▶ [WHAT IS ASKED] Locate all lines with the word "lifts". Copy them.

▶ [DATA ROWS]
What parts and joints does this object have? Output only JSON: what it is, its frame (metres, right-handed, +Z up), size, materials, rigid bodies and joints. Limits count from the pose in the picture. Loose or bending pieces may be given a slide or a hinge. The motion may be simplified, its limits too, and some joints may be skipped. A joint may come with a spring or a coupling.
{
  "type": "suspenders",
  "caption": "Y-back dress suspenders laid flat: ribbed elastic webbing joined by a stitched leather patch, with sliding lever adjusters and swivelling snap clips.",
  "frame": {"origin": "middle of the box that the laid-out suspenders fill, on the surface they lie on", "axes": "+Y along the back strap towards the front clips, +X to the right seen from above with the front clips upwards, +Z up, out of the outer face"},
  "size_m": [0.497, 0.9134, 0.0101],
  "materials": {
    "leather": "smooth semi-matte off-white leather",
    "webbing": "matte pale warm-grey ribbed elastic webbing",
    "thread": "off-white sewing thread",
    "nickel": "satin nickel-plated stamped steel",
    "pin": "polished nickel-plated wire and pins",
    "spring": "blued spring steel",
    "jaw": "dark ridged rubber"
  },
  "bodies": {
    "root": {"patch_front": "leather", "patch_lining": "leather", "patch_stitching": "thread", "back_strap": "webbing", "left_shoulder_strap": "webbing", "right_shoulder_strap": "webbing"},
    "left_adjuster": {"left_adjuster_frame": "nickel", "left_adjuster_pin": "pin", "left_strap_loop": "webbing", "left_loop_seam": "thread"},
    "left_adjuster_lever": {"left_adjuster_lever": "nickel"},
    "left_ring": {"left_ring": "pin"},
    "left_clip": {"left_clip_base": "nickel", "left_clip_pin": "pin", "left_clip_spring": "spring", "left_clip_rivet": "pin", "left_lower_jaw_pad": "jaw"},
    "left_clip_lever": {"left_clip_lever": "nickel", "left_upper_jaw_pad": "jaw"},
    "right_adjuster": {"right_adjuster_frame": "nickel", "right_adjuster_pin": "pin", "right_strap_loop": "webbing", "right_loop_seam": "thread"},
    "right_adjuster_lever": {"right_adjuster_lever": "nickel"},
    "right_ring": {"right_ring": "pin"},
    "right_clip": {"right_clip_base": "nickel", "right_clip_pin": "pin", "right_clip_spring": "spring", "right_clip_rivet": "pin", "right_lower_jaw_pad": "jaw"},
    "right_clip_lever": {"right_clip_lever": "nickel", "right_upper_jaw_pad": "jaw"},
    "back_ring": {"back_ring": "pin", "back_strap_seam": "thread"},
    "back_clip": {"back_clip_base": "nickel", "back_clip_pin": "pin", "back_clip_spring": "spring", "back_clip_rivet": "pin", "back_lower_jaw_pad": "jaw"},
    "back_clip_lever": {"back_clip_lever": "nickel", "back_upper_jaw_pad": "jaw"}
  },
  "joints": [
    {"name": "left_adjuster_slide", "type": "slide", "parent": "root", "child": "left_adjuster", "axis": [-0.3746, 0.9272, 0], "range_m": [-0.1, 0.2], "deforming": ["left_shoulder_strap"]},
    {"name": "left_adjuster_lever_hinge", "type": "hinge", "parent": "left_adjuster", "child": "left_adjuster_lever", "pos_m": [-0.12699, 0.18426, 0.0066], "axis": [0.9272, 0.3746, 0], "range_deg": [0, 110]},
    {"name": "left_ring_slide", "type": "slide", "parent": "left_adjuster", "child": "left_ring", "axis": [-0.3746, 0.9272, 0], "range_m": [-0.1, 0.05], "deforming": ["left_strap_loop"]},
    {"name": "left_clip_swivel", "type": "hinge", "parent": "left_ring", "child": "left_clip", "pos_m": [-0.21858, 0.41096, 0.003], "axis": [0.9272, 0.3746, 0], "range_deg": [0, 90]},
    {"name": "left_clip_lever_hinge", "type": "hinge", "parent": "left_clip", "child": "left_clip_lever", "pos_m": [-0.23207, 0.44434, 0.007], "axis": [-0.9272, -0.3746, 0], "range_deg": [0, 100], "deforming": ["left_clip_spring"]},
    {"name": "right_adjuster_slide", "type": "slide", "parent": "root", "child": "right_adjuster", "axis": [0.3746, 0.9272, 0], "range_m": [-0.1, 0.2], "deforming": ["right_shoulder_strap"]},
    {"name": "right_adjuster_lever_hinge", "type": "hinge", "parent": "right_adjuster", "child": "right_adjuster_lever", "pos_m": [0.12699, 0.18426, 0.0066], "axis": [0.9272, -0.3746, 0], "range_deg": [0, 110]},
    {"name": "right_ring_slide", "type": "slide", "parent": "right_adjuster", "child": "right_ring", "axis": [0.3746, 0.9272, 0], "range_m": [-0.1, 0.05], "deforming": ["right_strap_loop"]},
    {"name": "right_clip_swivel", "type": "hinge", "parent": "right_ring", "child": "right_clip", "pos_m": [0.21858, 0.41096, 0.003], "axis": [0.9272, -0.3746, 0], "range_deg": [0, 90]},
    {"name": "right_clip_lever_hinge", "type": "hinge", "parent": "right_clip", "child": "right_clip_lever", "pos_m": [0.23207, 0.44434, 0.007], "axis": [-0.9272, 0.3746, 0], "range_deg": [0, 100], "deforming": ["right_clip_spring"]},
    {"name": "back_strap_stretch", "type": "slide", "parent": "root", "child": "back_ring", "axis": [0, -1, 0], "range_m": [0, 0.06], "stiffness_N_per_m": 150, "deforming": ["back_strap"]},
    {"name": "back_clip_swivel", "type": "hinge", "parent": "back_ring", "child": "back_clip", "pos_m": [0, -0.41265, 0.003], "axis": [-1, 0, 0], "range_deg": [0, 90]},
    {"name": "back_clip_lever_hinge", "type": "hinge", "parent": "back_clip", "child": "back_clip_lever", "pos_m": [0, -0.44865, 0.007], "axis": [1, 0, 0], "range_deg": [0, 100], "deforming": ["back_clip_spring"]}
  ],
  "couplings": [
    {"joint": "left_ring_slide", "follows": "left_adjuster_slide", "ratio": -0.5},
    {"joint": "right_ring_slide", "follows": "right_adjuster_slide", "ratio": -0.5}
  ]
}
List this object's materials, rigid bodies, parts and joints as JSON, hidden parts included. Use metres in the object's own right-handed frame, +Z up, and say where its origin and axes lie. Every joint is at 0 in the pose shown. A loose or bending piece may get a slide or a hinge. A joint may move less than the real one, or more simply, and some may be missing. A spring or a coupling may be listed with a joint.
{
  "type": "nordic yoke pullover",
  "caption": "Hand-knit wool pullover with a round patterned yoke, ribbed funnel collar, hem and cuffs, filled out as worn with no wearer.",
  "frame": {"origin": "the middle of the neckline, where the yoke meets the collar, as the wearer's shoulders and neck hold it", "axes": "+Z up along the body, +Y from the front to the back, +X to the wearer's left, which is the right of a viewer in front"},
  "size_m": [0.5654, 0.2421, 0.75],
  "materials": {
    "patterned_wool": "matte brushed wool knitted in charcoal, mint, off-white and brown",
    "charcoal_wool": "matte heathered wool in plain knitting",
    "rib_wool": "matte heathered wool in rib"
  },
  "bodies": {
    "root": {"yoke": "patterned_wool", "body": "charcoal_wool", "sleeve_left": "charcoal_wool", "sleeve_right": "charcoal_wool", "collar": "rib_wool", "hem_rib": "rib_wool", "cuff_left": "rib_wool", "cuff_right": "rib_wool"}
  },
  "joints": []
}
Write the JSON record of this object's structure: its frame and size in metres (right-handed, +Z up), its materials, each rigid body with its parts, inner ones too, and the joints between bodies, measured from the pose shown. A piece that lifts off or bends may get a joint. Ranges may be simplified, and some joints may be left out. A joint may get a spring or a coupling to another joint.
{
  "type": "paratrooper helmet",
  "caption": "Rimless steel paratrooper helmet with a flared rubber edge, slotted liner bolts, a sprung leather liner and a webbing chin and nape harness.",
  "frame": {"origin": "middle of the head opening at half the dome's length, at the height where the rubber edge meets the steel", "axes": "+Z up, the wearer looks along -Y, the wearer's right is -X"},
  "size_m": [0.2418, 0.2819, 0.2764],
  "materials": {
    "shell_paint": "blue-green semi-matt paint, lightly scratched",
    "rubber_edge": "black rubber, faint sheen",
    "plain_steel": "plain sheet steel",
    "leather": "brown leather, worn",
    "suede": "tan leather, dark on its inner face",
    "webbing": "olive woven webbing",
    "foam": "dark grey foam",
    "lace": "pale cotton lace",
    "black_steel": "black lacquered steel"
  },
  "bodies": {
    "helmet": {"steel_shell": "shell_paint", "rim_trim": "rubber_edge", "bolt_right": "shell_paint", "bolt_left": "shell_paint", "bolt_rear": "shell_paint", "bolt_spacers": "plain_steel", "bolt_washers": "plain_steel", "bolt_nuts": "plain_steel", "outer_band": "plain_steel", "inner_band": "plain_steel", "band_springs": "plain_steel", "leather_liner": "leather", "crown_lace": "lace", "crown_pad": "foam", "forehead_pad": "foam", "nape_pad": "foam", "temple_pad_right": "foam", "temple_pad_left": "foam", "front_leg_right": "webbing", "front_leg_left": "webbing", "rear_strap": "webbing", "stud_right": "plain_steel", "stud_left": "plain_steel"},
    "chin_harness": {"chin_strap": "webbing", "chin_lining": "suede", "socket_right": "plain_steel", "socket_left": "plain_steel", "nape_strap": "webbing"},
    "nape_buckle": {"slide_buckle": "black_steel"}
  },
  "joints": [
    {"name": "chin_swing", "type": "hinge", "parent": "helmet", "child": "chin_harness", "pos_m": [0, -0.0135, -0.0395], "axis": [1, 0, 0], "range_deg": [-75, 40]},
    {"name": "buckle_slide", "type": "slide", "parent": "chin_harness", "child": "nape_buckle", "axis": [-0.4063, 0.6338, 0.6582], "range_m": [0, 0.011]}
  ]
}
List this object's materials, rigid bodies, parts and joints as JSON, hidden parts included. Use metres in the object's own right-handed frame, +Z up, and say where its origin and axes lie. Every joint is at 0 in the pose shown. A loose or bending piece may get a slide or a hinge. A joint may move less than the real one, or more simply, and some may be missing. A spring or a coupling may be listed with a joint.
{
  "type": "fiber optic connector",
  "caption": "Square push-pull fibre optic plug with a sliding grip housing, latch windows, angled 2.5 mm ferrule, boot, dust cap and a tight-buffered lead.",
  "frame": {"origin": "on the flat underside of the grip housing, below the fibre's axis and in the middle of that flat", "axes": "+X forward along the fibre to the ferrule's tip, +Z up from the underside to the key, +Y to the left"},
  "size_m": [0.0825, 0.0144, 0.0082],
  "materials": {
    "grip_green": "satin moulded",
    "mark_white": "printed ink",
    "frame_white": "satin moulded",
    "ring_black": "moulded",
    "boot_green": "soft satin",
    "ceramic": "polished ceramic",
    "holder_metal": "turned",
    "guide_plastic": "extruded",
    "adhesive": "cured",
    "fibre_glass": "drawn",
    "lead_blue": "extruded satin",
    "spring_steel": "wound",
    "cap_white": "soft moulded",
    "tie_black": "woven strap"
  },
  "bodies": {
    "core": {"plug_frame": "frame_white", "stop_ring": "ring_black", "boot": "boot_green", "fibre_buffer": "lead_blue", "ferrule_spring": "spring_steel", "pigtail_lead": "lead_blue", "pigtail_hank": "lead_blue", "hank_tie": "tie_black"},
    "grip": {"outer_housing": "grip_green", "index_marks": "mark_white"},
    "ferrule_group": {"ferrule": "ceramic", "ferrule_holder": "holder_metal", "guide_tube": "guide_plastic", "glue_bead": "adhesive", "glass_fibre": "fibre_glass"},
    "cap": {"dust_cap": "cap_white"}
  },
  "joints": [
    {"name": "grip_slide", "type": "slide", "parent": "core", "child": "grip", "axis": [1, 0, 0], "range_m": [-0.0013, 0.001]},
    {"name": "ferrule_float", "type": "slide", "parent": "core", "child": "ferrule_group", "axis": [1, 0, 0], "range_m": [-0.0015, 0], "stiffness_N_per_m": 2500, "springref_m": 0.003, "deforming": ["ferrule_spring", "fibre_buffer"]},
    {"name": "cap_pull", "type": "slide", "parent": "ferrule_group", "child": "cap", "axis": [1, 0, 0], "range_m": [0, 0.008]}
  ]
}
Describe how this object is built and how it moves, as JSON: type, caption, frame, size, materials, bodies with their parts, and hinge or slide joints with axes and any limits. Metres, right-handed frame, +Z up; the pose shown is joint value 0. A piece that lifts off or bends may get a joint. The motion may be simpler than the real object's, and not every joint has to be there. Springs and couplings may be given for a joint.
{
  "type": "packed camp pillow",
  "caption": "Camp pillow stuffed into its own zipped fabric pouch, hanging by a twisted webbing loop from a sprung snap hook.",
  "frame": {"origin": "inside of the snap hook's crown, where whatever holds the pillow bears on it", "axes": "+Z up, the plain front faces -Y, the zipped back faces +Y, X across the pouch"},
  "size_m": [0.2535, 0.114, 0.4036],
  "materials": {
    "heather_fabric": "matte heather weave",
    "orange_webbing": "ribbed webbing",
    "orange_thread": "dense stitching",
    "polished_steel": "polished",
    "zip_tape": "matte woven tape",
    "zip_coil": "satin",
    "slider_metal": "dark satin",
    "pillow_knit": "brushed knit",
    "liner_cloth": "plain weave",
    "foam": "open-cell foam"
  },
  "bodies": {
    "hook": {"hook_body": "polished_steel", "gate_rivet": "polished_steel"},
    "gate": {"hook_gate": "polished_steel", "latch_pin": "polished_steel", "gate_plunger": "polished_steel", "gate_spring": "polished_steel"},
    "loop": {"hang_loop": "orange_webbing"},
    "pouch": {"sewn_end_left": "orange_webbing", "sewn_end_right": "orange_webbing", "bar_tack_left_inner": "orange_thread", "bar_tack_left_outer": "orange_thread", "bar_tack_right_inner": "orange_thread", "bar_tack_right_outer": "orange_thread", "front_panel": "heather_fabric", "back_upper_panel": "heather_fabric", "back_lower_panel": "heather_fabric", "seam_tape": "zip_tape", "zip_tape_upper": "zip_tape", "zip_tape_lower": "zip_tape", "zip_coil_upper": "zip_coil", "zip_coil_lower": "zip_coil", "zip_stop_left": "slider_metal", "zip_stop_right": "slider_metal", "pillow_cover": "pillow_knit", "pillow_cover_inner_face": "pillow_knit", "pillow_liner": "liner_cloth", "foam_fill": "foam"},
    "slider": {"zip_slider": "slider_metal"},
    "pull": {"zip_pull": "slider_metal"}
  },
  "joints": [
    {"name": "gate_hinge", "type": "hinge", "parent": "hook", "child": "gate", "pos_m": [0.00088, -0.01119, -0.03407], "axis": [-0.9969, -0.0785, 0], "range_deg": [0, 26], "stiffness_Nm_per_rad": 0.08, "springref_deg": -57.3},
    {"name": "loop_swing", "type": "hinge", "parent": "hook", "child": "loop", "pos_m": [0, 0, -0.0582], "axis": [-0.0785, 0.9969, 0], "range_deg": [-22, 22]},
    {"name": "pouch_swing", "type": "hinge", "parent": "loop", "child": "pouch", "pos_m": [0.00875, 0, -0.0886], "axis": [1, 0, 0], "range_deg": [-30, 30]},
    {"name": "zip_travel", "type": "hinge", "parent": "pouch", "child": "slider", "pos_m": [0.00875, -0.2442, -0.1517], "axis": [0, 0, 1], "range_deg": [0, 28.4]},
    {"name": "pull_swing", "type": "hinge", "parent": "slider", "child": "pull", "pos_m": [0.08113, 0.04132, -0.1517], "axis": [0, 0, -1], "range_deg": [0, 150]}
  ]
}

▶ [RESULT OF THIS EXERCISE]
Write the JSON record of this object's structure: its frame and size in metres (right-handed, +Z up), its materials, each rigid body with its parts, inner ones too, and the joints between bodies, measured from the pose shown. A piece that lifts off or bends may get a joint. Ranges may be simplified, and some joints may be left out. A joint may get a spring or a coupling to another joint.
Describe how this object is built and how it moves, as JSON: type, caption, frame, size, materials, bodies with their parts, and hinge or slide joints with axes and any limits. Metres, right-handed frame, +Z up; the pose shown is joint value 0. A piece that lifts off or bends may get a joint. The motion may be simpler than the real object's, and not every joint has to be there. Springs and couplings may be given for a joint.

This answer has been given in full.